Who Are You Trusting?
BY MAX FERNANDEZ
Recently, a church member handed me a March 6th article from the Middletown Journal titled “Future of Religion Will Always Be Part Sociology, Part Supernatural,” by Ross Douthat. The title caught my attention, and I am not sure why the church member handed it to me; but the article is a brief, general consideration of historical, Western Christianity considering the recent Asbury University revival events. The question that I have, as the title suggests, is whether religion is “part sociology” and “part supernatural.” A second question arises from an affirmative response to the author’s assertion.
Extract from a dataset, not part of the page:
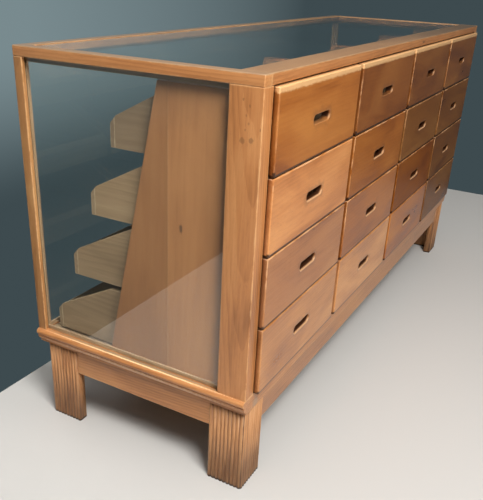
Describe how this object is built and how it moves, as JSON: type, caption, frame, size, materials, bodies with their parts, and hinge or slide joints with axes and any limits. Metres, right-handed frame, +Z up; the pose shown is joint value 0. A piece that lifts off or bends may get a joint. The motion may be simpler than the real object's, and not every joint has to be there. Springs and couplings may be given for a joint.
{
  "type": "haberdashery cabinet",
  "caption": "Glazed oak shop counter on reeded corner legs, with banks of slotted drawers whose trays reach further back in each lower row, so that they show behind the glass.",
  "frame": {"origin": "on the floor, below the centre of the overall plan, from the drawer fronts to the rear posts", "axes": "+X along the counter, +Y towards the customers' side, +Z up; the drawers pull out along -Y"},
  "size_m": [1.837, 0.597, 0.915],
  "materials": {
    "frame_oak": "satin varnish",
    "front_oak": "satin varnish",
    "partition_oak": "worn varnish",
    "tray_wood": "bare wood",
    "inner_wood": "bare wood",
    "glass": "clear"
  },
  "bodies": {
    "cabinet": {"leg_front_left": "frame_oak", "leg_front_right": "frame_oak", "leg_rear_left": "frame_oak", "leg_rear_right": "frame_oak", "end_aprons": "frame_oak", "long_aprons": "frame_oak", "base_moulding_left": "frame_oak", "base_moulding_right": "frame_oak", "base_moulding_front": "frame_oak", "base_moulding_rear": "frame_oak", "stile_left": "frame_oak", "stile_right": "frame_oak", "rear_posts": "frame_oak", "top_rail_left": "frame_oak", "top_rail_right": "frame_oak", "top_rail_front": "frame_oak", "top_rail_rear": "frame_oak", "head_rail": "frame_oak", "glazing_beads": "frame_oak", "floor_panel": "inner_wood", "floor_bearers": "inner_wood", "drawer_runners": "inner_wood", "partition_left": "partition_oak", "partition_right": "partition_oak", "inner_partitions": "partition_oak", "top_glass": "glass", "end_glass": "glass", "rear_glass": "glass"},
    "drawer_r1c1": {"drawer_front_r1c1": "front_oak", "drawer_tray_r1c1": "tray_wood"},
    "drawer_r1c2": {"drawer_front_r1c2": "front_oak", "drawer_tray_r1c2": "tray_wood"},
    "drawer_r1c3": {"drawer_front_r1c3": "front_oak", "drawer_tray_r1c3": "tray_wood"},
    "drawer_r1c4": {"drawer_front_r1c4": "front_oak", "drawer_tray_r1c4": "tray_wood"},
    "drawer_r2c1": {"drawer_front_r2c1": "front_oak", "drawer_tray_r2c1": "tray_wood"},
    "drawer_r2c2": {"drawer_front_r2c2": "front_oak", "drawer_tray_r2c2": "tray_wood"},
    "drawer_r2c3": {"drawer_front_r2c3": "front_oak", "drawer_tray_r2c3": "tray_wood"},
    "drawer_r2c4": {"drawer_front_r2c4": "front_oak", "drawer_tray_r2c4": "tray_wood"},
    "drawer_r3c1": {"drawer_front_r3c1": "front_oak", "drawer_tray_r3c1": "tray_wood"},
    "drawer_r3c2": {"drawer_front_r3c2": "front_oak", "drawer_tray_r3c2": "tray_wood"},
    "drawer_r3c3": {"drawer_front_r3c3": "front_oak", "drawer_tray_r3c3": "tray_wood"},
    "drawer_r3c4": {"drawer_front_r3c4": "front_oak", "drawer_tray_r3c4": "tray_wood"},
    "drawer_r4c1": {"drawer_front_r4c1": "front_oak", "drawer_tray_r4c1": "tray_wood"},
    "drawer_r4c2": {"drawer_front_r4c2": "front_oak", "drawer_tray_r4c2": "tray_wood"},
    "drawer_r4c3": {"drawer_front_r4c3": "front_oak", "drawer_tray_r4c3": "tray_wood"},
    "drawer_r4c4": {"drawer_front_r4c4": "front_oak", "drawer_tray_r4c4": "tray_wood"}
  },
  "joints": [
    {"name": "drawer_slide_r1c1", "type": "slide", "parent": "cabinet", "child": "drawer_r1c1", "axis": [0, -1, 0], "range_m": [0, 0.2559]},
    {"name": "drawer_slide_r1c2", "type": "slide", "parent": "cabinet", "child": "drawer_r1c2", "axis": [0, -1, 0], "range_m": [0, 0.2559]},
    {"name": "drawer_slide_r1c3", "type": "slide", "parent": "cabinet", "child": "drawer_r1c3", "axis": [0, -1, 0], "range_m": [0, 0.2559]},
    {"name": "drawer_slide_r1c4", "type": "slide", "parent": "cabinet", "child": "drawer_r1c4", "axis": [0, -1, 0], "range_m": [0, 0.2559]},
    {"name": "drawer_slide_r2c1", "type": "slide", "parent": "cabinet", "child": "drawer_r2c1", "axis": [0, -1, 0], "range_m": [0, 0.3166]},
    {"name": "drawer_slide_r2c2", "type": "slide", "parent": "cabinet", "child": "drawer_r2c2", "axis": [0, -1, 0], "range_m": [0, 0.3166]},
    {"name": "drawer_slide_r2c3", "type": "slide", "parent": "cabinet", "child": "drawer_r2c3", "axis": [0, -1, 0], "range_m": [0, 0.3166]},
    {"name": "drawer_slide_r2c4", "type": "slide", "parent": "cabinet", "child": "drawer_r2c4", "axis": [0, -1, 0], "range_m": [0, 0.3166]},
    {"name": "drawer_slide_r3c1", "type": "slide", "parent": "cabinet", "child": "drawer_r3c1", "axis": [0, -1, 0], "range_m": [0, 0.3773]},
    {"name": "drawer_slide_r3c2", "type": "slide", "parent": "cabinet", "child": "drawer_r3c2", "axis": [0, -1, 0], "range_m": [0, 0.3773]},
    {"name": "drawer_slide_r3c3", "type": "slide", "parent": "cabinet", "child": "drawer_r3c3", "axis": [0, -1, 0], "range_m": [0, 0.3773]},
    {"name": "drawer_slide_r3c4", "type": "slide", "parent": "cabinet", "child": "drawer_r3c4", "axis": [0, -1, 0], "range_m": [0, 0.3773]},
    {"name": "drawer_slide_r4c1", "type": "slide", "parent": "cabinet", "child": "drawer_r4c1", "axis": [0, -1, 0], "range_m": [0, 0.438]},
    {"name": "drawer_slide_r4c2", "type": "slide", "parent": "cabinet", "child": "drawer_r4c2", "axis": [0, -1, 0], "range_m": [0, 0.438]},
    {"name": "drawer_slide_r4c3", "type": "slide", "parent": "cabinet", "child": "drawer_r4c3", "axis": [0, -1, 0], "range_m": [0, 0.438]},
    {"name": "drawer_slide_r4c4", "type": "slide", "parent": "cabinet", "child": "drawer_r4c4", "axis": [0, -1, 0], "range_m": [0, 0.438]}
  ]
}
That is, if religion is both sociological and supernatural, what does this mean for how we think about our present activities?
Before addressing the author’s assertion and how we should consider our present activities, we should all be grateful that this kind of discussion is made public and that Douthat is willing to risk his beliefs about Christ in the public square. Douthat is very clear on Who the Person of Christ is and why he is a Christian. We need more people who speak clearly, not just about issues but about the Person of Jesus Christ. The author clearly presents Christ as a historical and divine Person. Praise God!
Regarding Douthat’s thesis, I would encourage a little more thoughtfulness. First, what is true religion, and should we allow history and culture to define this rather than the scriptures? James 1:27 says, “Religion that is pure and undefiled before God the Father is this: to visit orphans and widows in their affliction, and to keep oneself unstained from the world.” If the scriptures are the authority for how we think about Christianity, particularly Jesus Christ, then we should thoughtfully consider what true religion is and what it is not. A revivalist movement does not constitute true religion.
A second area for more thoughtfulness is the ministry of Charles G. Finney, which Douthat sites as evidence of a historical, supernatural working of God – in contrast to Thomas Jefferson’s refusal of the divinity of Jesus. While Douthat rightly calls Finney’s movement revivalism, Finney and his movement are hardly tests for true religion. We again must return to the scriptures and allow them to give us the lenses necessary for discerning true religion in historical events – be they religious or not.
We again must return to the scriptures and allow them to give us the lenses necessary for discerning true religion in historical events – be they religious or not.
Granted, one could look at the history of the Second Great Awakening and say that it was a successful, religious movement; but, in my experience, that kind of assessment is largely pragmatic and often overlooks a wealth of documentation that exposes the problems with the Finney Movement. By pragmatic, I mean that we tend to see large-scale results as automatic evidence of a movement of God. The ends seem to justify the means used to employ or bring about those ends. In his book titled Revival and Revivalism, Iain Murray addresses the problems of Finney’s approach and the aftermath of Finney’s revivalism. Murray not only sites many historical sources, but he also establishes a biblical grid to aid the reader’s discernment of the Finney Movement.
So, how should we think about religion, sociology, and the supernatural? Think scripturally rather than pragmatically. Big numbers and heightened emotions do not automatically mean that it is a movement of God. Think Christo-centrically. To Douthat’s credit, he does this latter part well, but I would take it a step further than he does. The life, death, resurrection, and exaltation of Jesus Christ confirm the providential working of God. God providentially worked despite those with good or ill intentions. We can also expect that God still works in this way. If the providence of God is true, then we must be careful to place too much faith in the sociological component that Douthat seems to highlight. Sociology has to do with the study of human society. We admit that there are sociological symptoms, but these symptoms do not work as an equal partnership with the providential God. God works despite and through societal structures, and what Christianity will be in the future will be according to His purposes.
Christian, believe more in the sovereignty of God. Trust Him, and do not live in fear of the future. Believe more in the scriptures of God. Trust His Word at all points. Believe more in the finished work of Jesus Christ, and live as Jesus’ kingdom subject now.
Believe more in the finished work of Jesus Christ, and live as Jesus’ kingdom subject now.
 Douthat, Ross. “Future of Religion Will Always Be Part Sociology, Part Supernatural.” Journal-News [Middletown], March 6, 2023, p. A5.